# [OT] WWW

## birnbaumtruhe

Ich bin etwas verwirrt. Ich hab aus Versehen eben www und Enter gedrückt und als Seite hat sich microsoft.com geladen. Das ist reproduzierbar. Gibts dafür einen Grund. Als Homepage ist ms.com auch nicht eingetragen. Geht das anderen auch so und wenn ja, weis jemand den Grund?

----------

## makukasutota

Bei mir kommt nur ein:

 *Quote:*   

> Beim Laden von http://www ist folgender Fehler aufgetreten:
> 
> Unbekannter Rechner www

 

Edit: Mein Browser ist Konqueror von KDE 3.2.1.

mfg,

  marc

----------

## Ragin

Unter Mozilla 1.6 komme ich autom. auf www.com.

Was für einen Browser nutzt du denn?

Die Ursache hierfür könnte nämlich eine eingebaute "Domain-Such-Engine" sein.

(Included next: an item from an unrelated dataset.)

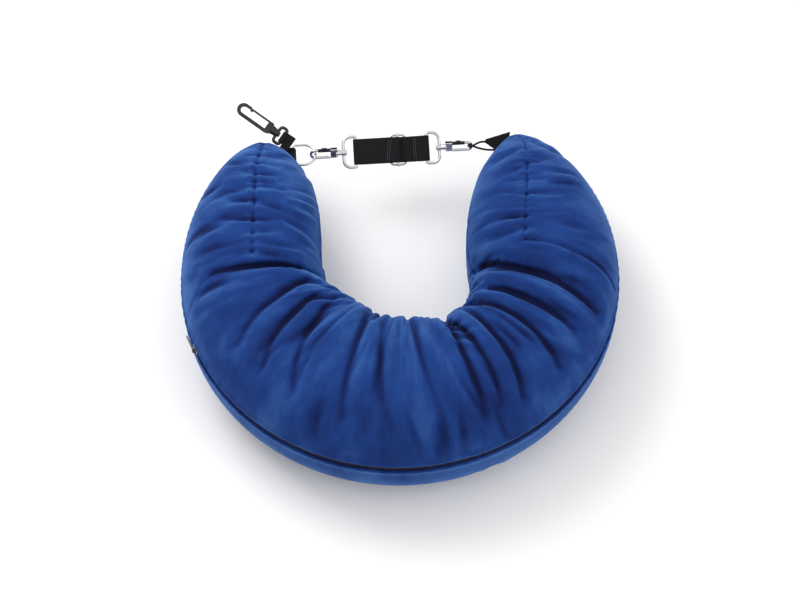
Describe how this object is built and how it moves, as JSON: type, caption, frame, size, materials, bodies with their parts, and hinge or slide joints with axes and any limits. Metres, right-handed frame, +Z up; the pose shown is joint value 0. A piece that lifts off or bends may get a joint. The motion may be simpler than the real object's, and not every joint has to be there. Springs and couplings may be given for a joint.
{
  "type": "u shaped neck pillow",
  "caption": "Soft U shaped travel neck pillow with a zipped edge, and a webbing strap with swivel hooks that joins its two tips.",
  "frame": {"origin": "centre of the U's round outer edge in plan, on the plane the pillow rests on", "axes": "+Z up from the resting plane, +Y from the back of the neck towards the two tips, +X towards the arm without the plastic clip"},
  "size_m": [0.4152, 0.4002, 0.123],
  "materials": {
    "velour": "royal blue velour plush",
    "filling": "polyester fibre filling",
    "zip_tape": "woven tape",
    "zip_coil": "moulded coil",
    "zip_metal": "black enamel",
    "webbing": "black woven webbing",
    "thread": "black thread",
    "chrome": "bright plated",
    "black_metal": "gloss black",
    "steel": "plain",
    "black_plastic": "moulded acetal",
    "cord": "braided elastic cord"
  },
  "bodies": {
    "pillow_back": {"back_upper_panel": "velour", "back_lower_panel": "velour", "back_filling": "filling", "zip_upper_tape": "zip_tape", "zip_lower_tape": "zip_tape", "zip_upper_coil": "zip_coil", "zip_lower_coil": "zip_coil", "zip_end_stops": "zip_coil"},
    "left_arm": {"left_arm_base_panel": "velour", "left_arm_inner_panel": "velour", "left_arm_outer_panel": "velour", "left_arm_lower_panel": "velour", "left_arm_filling": "filling", "left_end_tab": "webbing", "clip_tab": "webbing"},
    "right_arm": {"right_arm_base_panel": "velour", "right_arm_inner_panel": "velour", "right_arm_outer_panel": "velour", "right_arm_lower_panel": "velour", "right_arm_filling": "filling", "right_end_tab": "webbing", "cord_loop": "cord"},
    "d_ring": {"d_ring": "chrome"},
    "left_hook": {"left_hook": "chrome", "left_gate_pin": "steel", "left_gate_spring": "steel"},
    "left_gate": {"left_gate": "black_metal"},
    "left_strap": {"left_swivel_loop": "chrome", "strap_left_loop": "webbing", "strap_return_layer": "webbing"},
    "adjuster": {"slider_frame": "chrome", "slider_bar": "chrome", "strap_sewn_end": "webbing", "slider_stitching": "thread"},
    "right_link": {"right_hook": "chrome", "right_gate_pin": "steel", "right_gate_spring": "steel"},
    "right_gate": {"right_gate": "black_metal"},
    "right_strap": {"right_swivel_loop": "chrome", "strap_run": "webbing", "strap_stitching": "thread"},
    "clip_base": {"clip_base": "black_plastic"},
    "clip_hook": {"clip_hook": "black_plastic"},
    "clip_gate": {"clip_gate": "black_plastic"},
    "zip_slider": {"zip_slider": "zip_metal"},
    "zip_pull": {"zip_pull": "zip_metal"}
  },
  "joints": [
    {"name": "arms_open", "type": "hinge", "parent": "pillow_back", "child": "left_arm", "pos_m": [-0.203, -0.043, 0.06], "axis": [0, 0, 1], "range_deg": [0, 3]},
    {"name": "right_arm_open", "type": "hinge", "parent": "pillow_back", "child": "right_arm", "pos_m": [0.203, -0.043, 0.06], "axis": [0, 0, 1], "range_deg": [-3, 0]},
    {"name": "left_link_yaw", "type": "hinge", "parent": "left_arm", "child": "left_hook", "pos_m": [-0.0745, 0.147, 0.064], "axis": [0, 0, 1], "range_deg": [-3, 0]},
    {"name": "right_link_yaw", "type": "hinge", "parent": "right_arm", "child": "right_link", "pos_m": [0.0745, 0.147, 0.064], "axis": [0, 0, 1], "range_deg": [0, 3]},
    {"name": "left_swivel", "type": "hinge", "parent": "left_hook", "child": "left_strap", "pos_m": [-0.047, 0.147, 0.064], "axis": [1, 0, 0], "continuous": true},
    {"name": "right_swivel", "type": "hinge", "parent": "right_link", "child": "right_strap", "pos_m": [0.047, 0.147, 0.064], "axis": [1, 0, 0], "continuous": true},
    {"name": "adjuster_slide", "type": "slide", "parent": "left_strap", "child": "adjuster", "axis": [1, 0, 0], "range_m": [-0.0196, 0], "deforming": ["strap_return_layer"]},
    {"name": "left_gate_hinge", "type": "hinge", "parent": "left_hook", "child": "left_gate", "pos_m": [-0.0575, 0.14827, 0.06748], "axis": [0, -0.9397, 0.342], "range_deg": [0, 16]},
    {"name": "right_gate_hinge", "type": "hinge", "parent": "right_link", "child": "right_gate", "pos_m": [0.0575, 0.14827, 0.06748], "axis": [0, 0.9397, -0.342], "range_deg": [0, 16]},
    {"name": "d_ring_swing", "type": "hinge", "parent": "left_arm", "child": "d_ring", "pos_m": [-0.096, 0.147, 0.064], "axis": [0, 1, 0], "range_deg": [-2.5, 2.5]},
    {"name": "clip_tilt", "type": "hinge", "parent": "left_arm", "child": "clip_base", "pos_m": [-0.1049, 0.1602, 0.0763], "axis": [-0.6225, -0.6778, -0.3913], "range_deg": [-40, 40]},
    {"name": "clip_swivel", "type": "hinge", "parent": "clip_base", "child": "clip_hook", "pos_m": [-0.1049, 0.1602, 0.0763], "axis": [-0.7826, 0.5391, 0.3113], "continuous": true},
    {"name": "clip_gate_flex", "type": "hinge", "parent": "clip_hook", "child": "clip_gate", "pos_m": [-0.11681, 0.17394, 0.08423], "axis": [0, -0.5, 0.866], "range_deg": [0, 9]},
    {"name": "zip_run", "type": "hinge", "parent": "pillow_back", "child": "zip_slider", "pos_m": [0, 0, 0.074], "axis": [0, 0, 1], "range_deg": [0, 139]},
    {"name": "zip_pull_swing", "type": "hinge", "parent": "zip_slider", "child": "zip_pull", "pos_m": [-0.19747, -0.07109, 0.074], "axis": [0, 0, 1], "range_deg": [0, 155]}
  ],
  "couplings": [
    {"joint": "right_arm_open", "follows": "arms_open", "ratio": -1},
    {"joint": "left_link_yaw", "follows": "arms_open", "ratio": -1},
    {"joint": "right_link_yaw", "follows": "arms_open", "ratio": 1},
    {"joint": "adjuster_slide", "follows": "arms_open", "m_per_rad": -0.3724},
    {"joint": "right_swivel", "follows": "left_swivel", "ratio": 1}
  ]
}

Sprich: Wird die Domain so nicht gefunden wird autom. versucht ein .com .org usw. anzuhängen und damit einen Erfolg zu erziehlen.

----------

## Birnenpfluecker

Ich lande auch auf www.com mit mozilla.

----------

## Lenz

Mit Firefox läds bei mir auch die Microsoft Page... lol... würde mich auch mal interessieren warum...

----------

## birnbaumtruhe

Ich habs natürlich vergessen zu erwähnen - mein Browser ist Mozilla Firefox. Also bin ich nicht der einzige. Danke Lenz.

----------

## ignatz

Kann das auch bestätigen, benutze auch firefox.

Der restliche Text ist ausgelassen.